While I was hesitant, it seemed like it might be kind of cool to be part of a documentary, get my name out there, and have a visual record of this amazing journey I was on. What I didn’t know, was that in the near future my world was going to come crashing down. Having a camera in your face when you are on top of the world is easy. Having it there when you’re devastated, frightened, angry, and emotionally exhausted? Not so much. 

I’ll be honest. If someone told me Black Friday was going to happen in the middle of filming, I’m not sure I’d have agreed to be a part of the film. When the crew came out to Minnesota shortly after, I struggled with the instinct to protect myself at a moment when I felt so incredibly vulnerable, versus the desire to let the cameras see the raw, unscripted pain of the moment.
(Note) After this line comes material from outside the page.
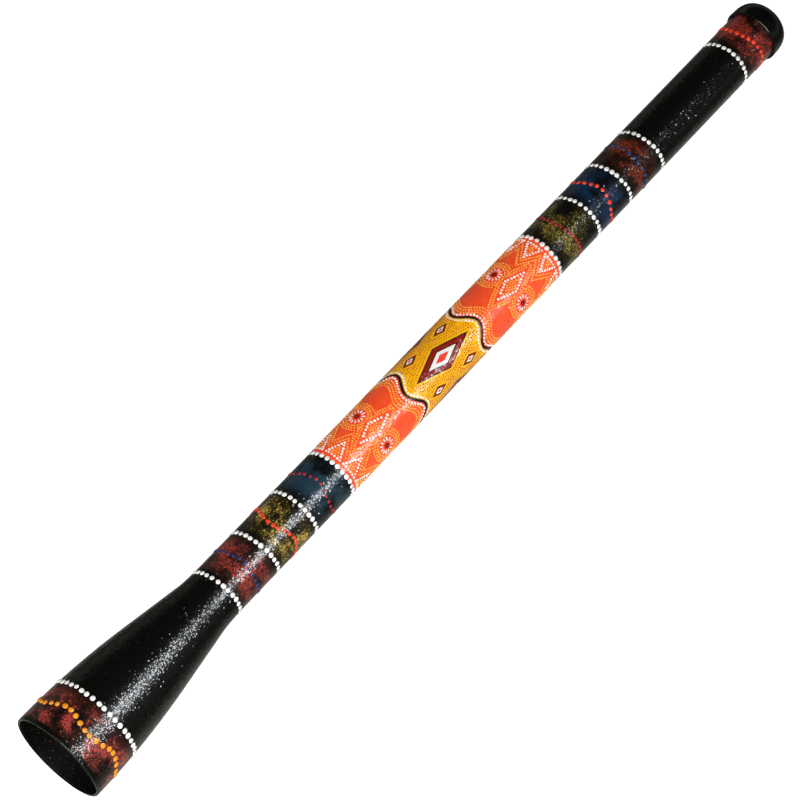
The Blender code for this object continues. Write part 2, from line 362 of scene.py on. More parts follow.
def turned(name, outline, material, body, node, sides=128, sweep=math.tau, begin=0.0, lining=None):
    """A turned piece that stands for a CAD node. Its outline's points are (radius, height above the rim).

    A sweep under a full turn leaves a split and closes its two ends. A lining is the number of the
    outline's point from which faces take another material, and that material.
    """
    full = sweep >= math.tau
    rows = sides if full else sides + 1
    count = len(outline)
    points, faces = [], []
    for row in range(rows):
        angle = begin + sweep * row / sides
        for radius, height in outline:
            points.append((BELL_X + height, radius * math.cos(angle), radius * math.sin(angle)))
    for row in range(sides):
        next_row = (row + 1) % rows
        for index in range(count):
            after = (index + 1) % count
            here, there = row * count, next_row * count
            faces.append((here + index, here + after, there + after, there + index))
    if not full:
        faces.append(tuple(range(count - 1, -1, -1)))
        faces.append(tuple(range((rows - 1) * count, rows * count)))
    mesh = bpy.data.meshes.new(name)
    mesh.from_pydata(points, [], faces)
    piece = new_object(name, mesh)
    mesh.materials.append(material)
    if lining:
        mesh.materials.append(lining[1])
        for polygon in mesh.polygons[: sides * count]:
            polygon.material_index = int(polygon.index % count >= lining[0])
    mesh.flip_normals()
    mesh.shade_smooth()
    mesh.set_sharp_from_angle(angle=SHARP_EDGE)
    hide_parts(node)
    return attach(piece, body)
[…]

To let myself go completely, felt like a betrayal of my own privacy. To not let my guard down, and show the despair I was feeling, felt like a betrayal to the thousands of poker players, equally as devastated, without a public medium to show the impact on their lives. I think that internal struggle is something almost anybody who has gone through a tough time can identify with. It’s one of the reasons the scene in the movie where I am in my office, choking back tears, with bags under my eyes while discussing the uncertainty of my future, has such an impact. It’s real. It hurt. 

In a bizarre way, I’m excited to share that pain with all of you. “Bet Raise Fold” will be digitally released worldwide on June 30th. I hope you will buy it and show it to your friends and family. Not because I want to be famous, or because I will make money from your purchase (ha!), but because I am hopeful it can somehow, maybe, in some way, shape or form, make a difference. 

Maybe it will make someone who brushed off poker as just another form of illegitimate gambling think twice? 

Maybe it will somehow make my 1st grade teacher realize that I have not, in fact, failed at life. Nor do I need rehab for my gambling “addiction.”

Maybe, it will make someone, who isn’t even directly impacted by poker realize it’s silly our government allows horse racing, slot machines, lottery tickets, etc. etc. but fights against a skill based game that has been around for centuries. 

Maybe it won’t make any difference at all, but there’s a chance it will and I’m proud and honored to be a part of the process. 

I hope I represented you well poker world.